Lila Brown on Viola Lila Brown, on Viola Lila Brown is a violist, and she performs at some concerts as well. However, she had a few other musical careers, before she found this one. Of them, is playing with the Boston Symphony Orchestra.

“I guess I’m not a big fan of orchestra playing,” she says, “I do admire very much, members of orchestras, but I find it very strange...” She found it strange for a number of reasons, “In the orchestra, there’s a conductor who decides everything, like how the music should go. So you can play your heart out but you must conform to the phrasing he gives and the dynamics he gives,” she says.

However, when Brown played for the Ensemble Modern, she realized that any advantages of playing with an orchestra, was a disadvantage for playing with a small group. “When I played with the Boston Symphony, the orchestra is not my thing but the schedule was a dream!” She was referring to a little calendar all the musicians get at the beginning of the year, which told the exact date and time of every event or rehearsal for the year. The flexibility of smaller groups prevented this from being possible, “Since it was smaller and more flexible, often too flexible, there were a lot of schedule changes at the last minute.” This was a factor in Brown’s decision for leaving the group.

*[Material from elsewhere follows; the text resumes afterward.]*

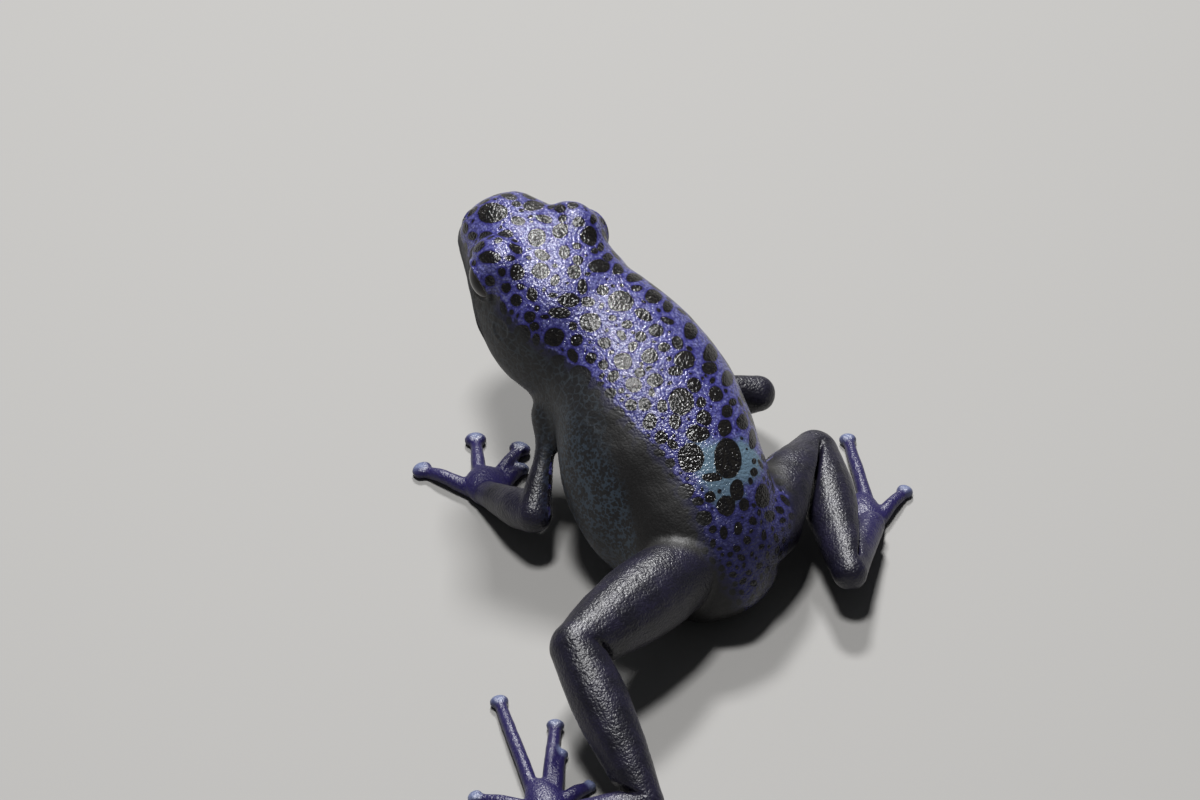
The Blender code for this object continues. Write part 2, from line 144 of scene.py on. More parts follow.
def ball(name, centre, radii, turn=Matrix.Identity(4)):
    bm = bmesh.new()
    place = Matrix.Translation(Vector(centre) * mm) @ turn
    bmesh.ops.create_uvsphere(bm, u_segments=40, v_segments=24, radius=1.0,
                              matrix=place @ Matrix.Diagonal((*[r * mm for r in radii], 1)))
    return newForm(name, bm)


def tube(name, rows, steps=12):
    # rows of x, y, z and radius become a round tube
    curve = bpy.data.curves.new(name, "CURVE")
    curve.dimensions = "3D"
    curve.bevel_depth = mm
    curve.bevel_resolution = 8
    curve.use_fill_caps = True
    path = smoothPath(rows, steps)
    spline = curve.splines.new("POLY")
    spline.points.add(len(path) - 1)
    for point, row in zip(spline.points, path):
        point.co = (*(row[:3] * mm), 1)
        point.radius = row[3]
    holder = newObject(name, curve, draft)
    bpy.context.view_layer.update()
    made = holder.evaluated_get(bpy.context.evaluated_depsgraph_get())
    mesh = bpy.data.meshes.new_from_object(made)
    bpy.data.objects.remove(holder)
    bm = bmesh.new()
    bm.from_mesh(mesh)
    bpy.data.meshes.remove(mesh)
    bmesh.ops.remove_doubles(bm, verts=bm.verts, dist=0.000005)
    return newForm(name, bm)


def flesh(name, rows):
    # a tube with a ball at each end, so that neighbours meet in a round joint
    for end in (rows[0], rows[-1]):
        ball(name + "End", end[:3], (end[3],) * 3)
    return tube(name, rows)


# Torso and head

body = {
    "ring": 96,
    "steps": 12,            # points on the curve between two stations
    "capRings": 16,         # rings that round off the far end
    "capTip": 0.06,         # width left at the very end, as a share
    "squareness": 2.3,      # 2 is an ellipse
    "widestLevel": 0.45,    # of the height of a section
}

torso = {
    # back from the shoulders, sideways bend, half width, height of the back, of the belly; bends, half
    # widths, backs and rollNarrowing were solved by least squares from the outline and rounded, and
    # not chosen by hand
    "stations": [(-9.0, -0.3, 4.8, 18.8, 9.8), (-6.0, -0.4, 6.0, 19.9, 7.6), (-3.0, -1.0, 6.7, 19.4, 5.9),
                 (0.0, -1.4, 7.2, 18.6, 4.4), (4.0, -1.0, 8.4, 17.3, 2.0), (8.0, -0.7, 8.2, 15.7, 0.2),
                 (11.0, -0.8, 7.2, 14.1, -0.3), (14.0, -0.6, 6.6, 12.0, -0.3), (17.0, -0.5, 5.0, 9.2, 0.8),
                 (19.6, -0.1, 2.9, 6.4, 2.6)],
    "rounding": 2.6,
    # the trunk rolls towards the frog's right: where this begins and is full, and as shares how far
    # the back shifts for its height and how far the right side draws in
    "rollReach": (-3.0, 10.0),
    "rollShift": 0.18,
    "rollNarrowing": 0.16,
}

head = {
    # forward of the jaw's angle, sideways bend, half width, crown, throat; half widths, base, turn,
    # lift, brow and browSize were solved with the torso's stations
    "stations": [(-5.5, 0.0, 4.9, 2.4, -5.6), (-2.5, 0.0, 6.0, 4.3, -6.6), (0.0, 0.0, 6.5, 4.9, -6.6),
                 (3.0, 0.0, 6.2, 4.9, -5.6), (6.0, 0.0, 5.1, 4.5, -4.3), (8.5, 0.0, 4.1, 3.9, -3.2),
                 (10.4, 0.0, 3.4, 3.2, -2.5), (12.0, 0.0, 3.0, 2.6, -1.9)],
    "rounding": 2.2,
    "rollReach": (0.0, 1.0),
    "rollShift": 0.0,
    "rollNarrowing": 0.0,
    "base": (0.7, -6.8, 15.8),
    "turn": 5.0,            # degrees to the frog's left
    "lift": 11.5,           # degrees up
    "brow": (3.6, 4.4, 2.45),
    "browSize": (2.4, 3.0, 2.75),
}
headFrame = (Matrix.Translation(Vector(head["base"]) * mm)
             @ Matrix.Rotation(math.radians(head["turn"]), 4, "Z")
             @ Matrix.Rotation(-math.radians(head["lift"]), 4, "X"))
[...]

She has also been an assistant professor, something she thinks was very beneficial to her. “You remind yourself of all the things you learned. Things that you forget in preparing for concerts, things that you go home and practice and think ‘Oh, what was I just telling everybody else all day today?’.”

However, having been a teacher, doesn’t give her the same pride as having created Music from Salem. “I’ve been happy to have the chance to be creative with the programs and also to work with the music and the people, that’s been educational for me.” she says regarding Music from Salem.

It’s something really wonderful that Lila Brown has created for us. Something where both sides of the music world, the musician and the audience, can come together. They meet under the chandelier of a little old Victorian opera house, in the middle of a rural town, to the sound of good music.